Intervista a Marco Termenana
Pagina dopo pagina, si compone la storia di un hikikomori (isolamento mortale) che sfocerà in un transessualismo mancato, di fronte al quale il padre e la madre, benché costantemente presenti e dediti alla famiglia, sono disarmati e non sanno come comportarsi. Le cronache si alternano ai sensi di colpa e alle emozioni dell’autore, sempre spontaneo e diretto, che ha difficoltà a capire e a dire dove ha sbagliato con questo figlio. Le colonne portanti del romanzo sono l’identità di genere e il disagio giovanile che porta all’autodistruzione. (Mio figlio. L’amore che non ho fatto in tempo a dirgli).
Come è nata l’esigenza di raccontare questo dramma?
Direi che ho attivato un meccanismo di autocompensazione, necessario per non impazzire. A un mese esatto dalla morte di Giuseppe ho scritto un pensiero per lui da leggere durante la messa di suffragio. Ecco scrivendo ho avuto come la sensazione che il dolore fosse anestetizzato. Non stava scomparendo, né tanto meno la ferita si stava risanando, ma sembrava far male un po’ di meno. Diciamo che quel dolore, così forte e violento, sembrava meno spaventoso quando scrivevo. Così dopo pagine, ricordi, pensieri e domande senza risposta è nato “Mio figlio. L’amore che non ho fatto in tempo a dirgli”.
Parla spesso, nel libro, di “sensi di colpa”. I sensi di colpa per non aver capito prima?
Nella lettera Giuseppe ha scritto espressamente che la colpa non era la nostra. Ma allora, se non c’erano colpe, perché è successo? Io e mia moglie ci siamo impegnati tantissimo con lui, per provare a comprenderlo, per aprire un dialogo. Ma lui parlava appena, aveva un mondo dentro che noi non conoscevamo. Si faceva chiamare Noemi e odiava la sua parte maschile. Lo ha scritto nella lettera, ce lo ha fatto capire qualche anno prima, quando aveva 16 anni, ma poi si chiudeva in se stesso. Potevo fare di più? Mi chiedo dove ho sbagliato con lui. Ma la risposta ancora non riesco a trovarla.
Quindi lei non sapeva della transessualità?
Ci aveva detto qualcosa, ma sempre in maniera molto criptica ed enigmatica. È stato questo che l’ha portato a compiere il gesto estremo, non la transessualità, ma l’isolamento che poi è diventato mortale.
La sindrome di Hikikomori?
Sì, esatto.

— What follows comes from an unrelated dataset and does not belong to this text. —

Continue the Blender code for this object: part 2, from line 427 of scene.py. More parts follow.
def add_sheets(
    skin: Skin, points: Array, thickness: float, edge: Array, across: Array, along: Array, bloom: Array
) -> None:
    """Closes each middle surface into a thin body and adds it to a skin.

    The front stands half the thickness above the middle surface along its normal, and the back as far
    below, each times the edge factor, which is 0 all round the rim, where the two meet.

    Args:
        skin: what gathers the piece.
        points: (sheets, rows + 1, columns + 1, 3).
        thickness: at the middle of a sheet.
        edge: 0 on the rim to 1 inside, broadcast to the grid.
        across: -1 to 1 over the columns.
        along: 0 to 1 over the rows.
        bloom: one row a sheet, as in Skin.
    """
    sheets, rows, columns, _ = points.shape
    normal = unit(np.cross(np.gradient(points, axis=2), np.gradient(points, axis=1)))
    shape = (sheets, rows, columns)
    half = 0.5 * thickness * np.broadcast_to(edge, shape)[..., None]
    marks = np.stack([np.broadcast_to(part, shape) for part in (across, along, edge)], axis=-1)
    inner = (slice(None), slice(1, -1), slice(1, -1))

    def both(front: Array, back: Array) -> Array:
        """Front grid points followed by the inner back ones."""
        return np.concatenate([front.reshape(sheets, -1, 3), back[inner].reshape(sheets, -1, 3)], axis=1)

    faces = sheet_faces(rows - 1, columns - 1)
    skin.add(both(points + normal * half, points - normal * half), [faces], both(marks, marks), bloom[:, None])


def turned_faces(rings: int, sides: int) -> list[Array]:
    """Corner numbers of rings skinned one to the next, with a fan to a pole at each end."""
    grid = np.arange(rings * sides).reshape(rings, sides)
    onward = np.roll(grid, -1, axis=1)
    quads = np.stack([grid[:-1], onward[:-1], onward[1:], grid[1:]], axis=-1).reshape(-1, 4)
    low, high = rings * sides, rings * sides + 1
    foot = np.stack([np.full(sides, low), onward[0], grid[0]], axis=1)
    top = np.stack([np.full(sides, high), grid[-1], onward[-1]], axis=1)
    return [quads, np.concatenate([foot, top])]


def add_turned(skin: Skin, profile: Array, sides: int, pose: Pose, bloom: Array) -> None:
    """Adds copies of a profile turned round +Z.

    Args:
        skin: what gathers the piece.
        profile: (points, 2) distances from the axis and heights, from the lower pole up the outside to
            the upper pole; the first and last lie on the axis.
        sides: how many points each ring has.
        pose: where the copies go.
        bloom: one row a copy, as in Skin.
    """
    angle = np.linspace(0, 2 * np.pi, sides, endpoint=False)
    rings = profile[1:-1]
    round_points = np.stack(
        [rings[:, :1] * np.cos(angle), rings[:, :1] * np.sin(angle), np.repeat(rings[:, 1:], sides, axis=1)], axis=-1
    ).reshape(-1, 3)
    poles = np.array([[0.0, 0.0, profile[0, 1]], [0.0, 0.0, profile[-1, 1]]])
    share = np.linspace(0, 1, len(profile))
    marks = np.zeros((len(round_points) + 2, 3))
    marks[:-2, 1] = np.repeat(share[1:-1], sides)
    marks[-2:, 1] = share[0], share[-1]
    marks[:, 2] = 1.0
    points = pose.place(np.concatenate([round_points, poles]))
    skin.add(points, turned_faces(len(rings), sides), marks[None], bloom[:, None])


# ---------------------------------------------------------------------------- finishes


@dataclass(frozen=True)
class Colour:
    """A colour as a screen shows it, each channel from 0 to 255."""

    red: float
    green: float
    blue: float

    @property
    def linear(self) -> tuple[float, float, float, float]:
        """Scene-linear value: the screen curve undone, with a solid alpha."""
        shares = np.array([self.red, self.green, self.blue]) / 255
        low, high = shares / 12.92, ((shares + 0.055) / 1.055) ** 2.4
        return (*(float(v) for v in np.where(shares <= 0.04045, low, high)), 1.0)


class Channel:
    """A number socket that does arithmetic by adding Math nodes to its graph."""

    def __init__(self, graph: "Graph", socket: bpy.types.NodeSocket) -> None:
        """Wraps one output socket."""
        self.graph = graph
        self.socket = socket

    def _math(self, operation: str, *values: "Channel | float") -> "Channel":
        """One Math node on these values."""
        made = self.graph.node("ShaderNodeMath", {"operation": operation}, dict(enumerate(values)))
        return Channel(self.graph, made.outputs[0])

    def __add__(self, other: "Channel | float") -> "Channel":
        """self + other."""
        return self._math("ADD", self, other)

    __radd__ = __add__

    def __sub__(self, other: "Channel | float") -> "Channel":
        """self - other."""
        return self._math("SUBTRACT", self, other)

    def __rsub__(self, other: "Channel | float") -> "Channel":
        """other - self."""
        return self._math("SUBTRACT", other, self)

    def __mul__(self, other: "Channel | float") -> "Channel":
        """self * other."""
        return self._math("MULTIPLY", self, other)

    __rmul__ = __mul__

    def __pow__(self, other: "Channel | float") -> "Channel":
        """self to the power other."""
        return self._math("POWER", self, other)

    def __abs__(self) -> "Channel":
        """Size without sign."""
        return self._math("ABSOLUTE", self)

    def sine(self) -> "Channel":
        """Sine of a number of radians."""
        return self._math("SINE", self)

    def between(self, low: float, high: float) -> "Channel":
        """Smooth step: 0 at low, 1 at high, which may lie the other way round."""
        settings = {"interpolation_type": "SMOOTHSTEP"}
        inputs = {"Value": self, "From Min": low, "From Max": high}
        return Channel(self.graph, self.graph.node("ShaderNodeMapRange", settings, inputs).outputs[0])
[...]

La prima volta che ho sentito questo termine è stato quando, raccontando la storia di Giuseppe, una persona mi ha detto “Avevi un hikikomori in casa e non lo sapevi”. Io sapevo che mio figlio era molto introverso, a volte anche timoroso, che non si relazionava facilmente se non con poche, pochissime persone. Rifiutava il contatto diretto con il mondo esterno. Ma mai avrei potuto pensare che questo mal di vivere lo avrebbe portato a compiere un gesto così.
“Scrivendo questo libro ho ritrovato mio figlio”. Lo ha detto lei vero?

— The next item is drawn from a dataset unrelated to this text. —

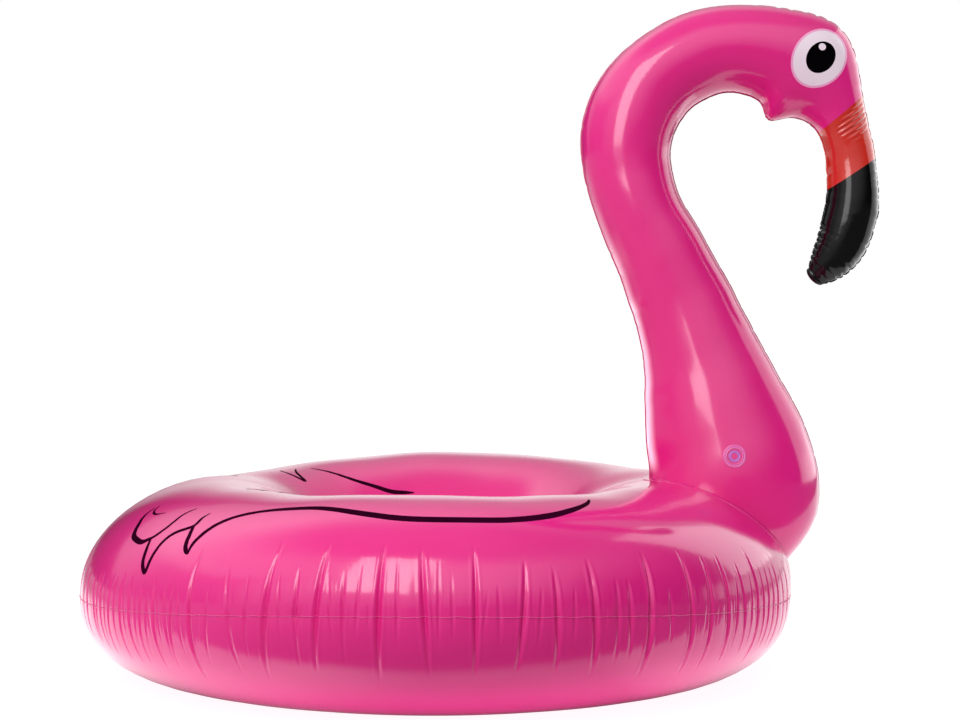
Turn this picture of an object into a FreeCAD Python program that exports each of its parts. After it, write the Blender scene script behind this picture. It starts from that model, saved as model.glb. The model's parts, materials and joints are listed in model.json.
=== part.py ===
# Inflatable flamingo pool ring: its welded film panels, printed eyes and two air valves.
# Origin at the ring's centre on the floor plane, +X towards the head, +Y the bird's left, +Z up.
# All lengths are in millimetres.
import FreeCAD, Part
import math
import os
import re
import Sketcher

Vector = FreeCAD.Vector
Placement = FreeCAD.Placement
Rotation = FreeCAD.Rotation

DIMS = {
    # film and welds
    "film_thick": 0.5,
    "fin_height": 3.0,
    "lap_gap": 0.05,
    # ring: an oval tube swept about Z
    "ring_mid_radius": 353.0,
    "tube_half_width": 187.0,
    "tube_half_height": 147.0,
    "tube_centre_height": 145.0,
    "seam_lip": 2.0,
    "weld_thick": 1.0,
    "weld_clear": 0.05,
    # neck foot; the offsets are measured outwards from the ring's tube
    "foot_seat_offset": 0.3,
    "foot_strip_offset": 0.9,
    "foot_top_offset": 35.0,
    "foot_band_width": 12.0,
    "foot_band_clear": 1.5,
    "foot_band_bottom": 150.5,
    "foot_weld_clear": 1.0,
    # eye discs
    "eye_x": 588.0,
    "eye_height": 938.5,
    "eye_half_long": 43.6,
    "eye_half_wide": 41.0,
    "pupil_half_long": 25.5,
    "pupil_half_wide": 22.8,
    "glint_half_long": 6.4,
    "glint_half_wide": 6.2,
    "glint_x": 591.0,
    "glint_height": 955.8,
    # ring valve's place in degrees: round the ring from +X, and the angle parameter of the
    # tube's ellipse from its outer edge upwards
    "ring_valve_bearing": 118.0,
    "ring_valve_rise": 46.0,
    # neck valve's place on the right side
    "neck_valve_x": 447.0,
    "neck_valve_height": 333.0,
    # valve
    "valve_flange_radius": 17.5,
    "valve_well_radius": 12.5,
    "valve_wall": 0.6,
    "stem_outer_radius": 6.5,
    "stem_bore_radius": 4.5,
    "stem_collar_radius": 8.5,
    "stopper_head_radius": 9.0,
    "stopper_shank_radius": 4.45,
    "stopper_dish_radius": 5.6,
    "flap_radius": 6.2,
    "tether_width": 3.6,
}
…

Sì, il mio unico obiettivo era quello di ritrovare mio figlio, forse come non sono riuscito a farlo quando era in vita. Il dolore resta e non andrà via mai, perché perdere un figlio in quel modo è un’esperienza violenta che ti fa perdere ogni equilibrio. Però, se tutto quello che è successo oggi, può diventare una testimonianza volta a sensibilizzare sulle tematiche del disagio giovanile, io sono contento. Se so che il mio libro, e tutto quello che è successo, possono aiutare anche solo una persona in tutto il Paese, io sento di avere dato in qualche modo un senso a tutto.

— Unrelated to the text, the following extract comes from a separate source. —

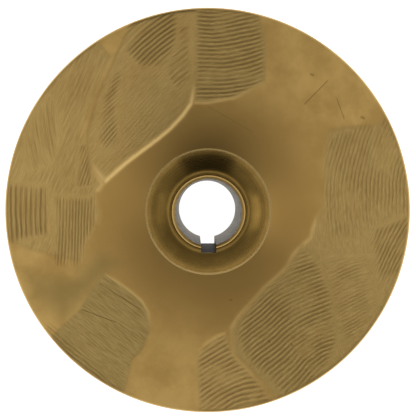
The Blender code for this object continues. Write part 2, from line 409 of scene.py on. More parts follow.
@dataclass(frozen=True)
class GroundFinish(Finish):
    """Bronze ground by hand: chatter and scratches along the mesh's strokes, with smooth brown between.

    The mesh's attributes are stroke (across the strokes in pitches, along them in mm, and the patch's
    number), ground (inside a patch), chatter (how deep it is), burnish (a painted highlight along the
    patch edges and the rim), warmth (painted shade near the hub) and dull (olive metal).
    """

    ground: Colour = (0.43, 0.283, 0.094, 1.0)
    # brighter metal: the colour of the bright scratches and of the painted highlight
    bright_metal_and_highlight: Colour = (0.70, 0.49, 0.19, 1.0)
    # colour of the painted shade in chatter troughs, scratches and pits
    hollow_shade: Colour = (0.17, 0.105, 0.032, 1.0)
    olive: Colour = (0.245, 0.172, 0.056, 1.0)
    scores: tuple[tuple[Point, Point, float], ...] = (
        ((51.3, 57.0), (64.1, 69.8), 0.40),
        ((68.8, 59.9), (72.7, 49.2), 0.30),
        ((0.2, 55.6), (23.6, 42.1), 0.16),
        ((-67.3, -52.7), (-49.5, -59.4), 0.40),
        ((-58.0, -38.5), (-36.0, -52.5), 0.35),
        ((55.0, 73.0), (56.2, 72.5), 0.90),
        ((82.2, 50.2), (83.4, 49.6), 1.00),
        ((32.3, -69.5), (33.2, -70.4), 0.80),
        ((44.6, -71.4), (45.4, -72.4), 0.80),
        ((11.6, -47.0), (12.3, -47.2), 0.70),
    )  # first end, last end and width, in mm
    chatter_height: float = 0.105  # mm

    def draw(self, graph: Graph) -> None:
        """Strokes on the ground patches, mottled metal between, and single scratches and pits over all.

        Args:
            graph: the material's graph.
        """
        place = graph.millimetres()
        stroke = graph.attribute("stroke", "Vector")
        across, along, patch = graph.split(stroke)
        ground = graph.attribute("ground")
        chatter = graph.attribute("chatter")
        edge_highlight = graph.attribute("edge_highlight")
        hub_shade = graph.attribute("hub_shade")
        dull = graph.attribute("dull")
        waver = graph.noise(graph.join(across * 0.045, along * 0.016, patch), 1.0, 1.0)
        turns = (across + waver * 3.0) * math.tau + graph.noise(place, 0.16, 2.0) * 1.8
        wave = turns.sine() * 0.5 + 0.5
        patchy = graph.noise(graph.join(across * 0.22, along * 0.035, patch * 3.7), 1.0, 3.0)
        depth = chatter * (0.25 + patchy.ramp(0.34, 0.60) * 0.75)
        scratches = graph.noise(graph.join(across * 5.0, along * 0.13, patch * 5.1), 1.0, 3.0, 0.7)
        mottle = graph.noise(place, 0.055, 5.0, 0.6)
        grain = graph.noise(place, 1.1, 4.0, 0.7)
        smooth = graph.mix(mottle.ramp(0.3, 0.7) * 0.75, self.colour, self.deep)
        # painted shade on the smooth face, darkest near the hub
        smooth = graph.mix(hub_shade, smooth, self.deep)
        worked = graph.mix(mottle.ramp(0.35, 0.7) * 0.5, self.ground, self.deep)
        colour = graph.mix(dull, graph.mix(ground, smooth, worked), self.olive)
        colour = graph.mix(scratches.ramp(0.35, 0.68) * ground * 0.34, colour, self.bright_metal_and_highlight)
        # painted shade in the troughs of the chatter
        hollow_shade = (1.0 - wave) * (1.0 - wave)
        colour = graph.mix(hollow_shade * depth * 0.70, colour, self.hollow_shade)
        # painted highlight along the patch edges and the rim
        colour = graph.mix(edge_highlight * 0.8, colour, self.bright_metal_and_highlight)
        colour = graph.mix(grain.ramp(0.62, 0.74) * 0.18, colour, self.deep)
        scored = self.scored(graph, place)
        # painted shade in the single scratches and pits
        colour = graph.mix(scored * 0.55, colour, self.hollow_shade)
        roughness = self.roughness + grain * 0.08 + depth * 0.04 - edge_highlight * 0.08
        relief = wave * depth * self.chatter_height + scratches * (0.010 * ground + 0.0012) + grain * 0.004
        self.link(graph, colour, roughness, graph.bump(relief - scored * 0.04))

    def scored(self, graph: Graph, place: Value) -> Value:
        """Where the single scratches and pits are.

        Args:
            graph: the material's graph.
            place: the place in millimetres.

        Returns:
            1 in the middle of a scratch and 0 beside it.
        """
        x, y, _ = graph.split(place)
        flat = graph.join(x, y, 0.0)
        found: Value | float = 0.0
        for first, last, width in self.scores:
            run = Vector((last[0] - first[0], last[1] - first[1], 0.0))
            away = graph.vector("SUBTRACT", flat, (*first, 0.0))
            share = graph.vector("DOT_PRODUCT", away, tuple(run), output="Value") / run.length_squared
            along = share.clamped()
            reached = graph.join(along * run.x, along * run.y, 0.0)
            distance = graph.vector("DISTANCE", away, reached, output="Value")
            found = distance.ramp(width, width * 0.2) + found
        return found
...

È spesso a contatto con i giovanissimi partecipando attivamente a incontri per sensibilizzare l’omofobia e la transfobia. Com’è il confronto con i ragazzi?
L’incontro più recente c’è stato proprio mercoledì 17 maggio, con gli studenti dell’IISS Laporta Falcone Borsellino di Galatina, in occasione della Giornata Internazionale contro l’omofobia, la bifobia e la transfobia. Come sempre, e come in molte altre occasioni, i ragazzi sono stati molto partecipativi. Si aprono spesso con me, hanno voglia di raccontarsi e io dico sempre loro: “Parlate ragazzi, di ogni problema, di ogni disagio. Fatelo con i vostri genitori, con gli insegnanti, con gli amici. Ma fatelo”.
Sono molto curiosi anche rispetto a Giuseppe. Mi chiedono come si vestiva, cosa gli piaceva fare, che rapporti aveva con i fratelli. Insomma, vogliono entrare nella loro vita
E questo le fa piacere?
Sì molto. Mi sembra come se questa voglia di entrare nella sua vita compensasse in qualche modo quel drammatico vuoto che Giuseppe si era costruito intorno. E parlare con loro, di mio figlio, mi aiuta a tenerlo in vita ancora.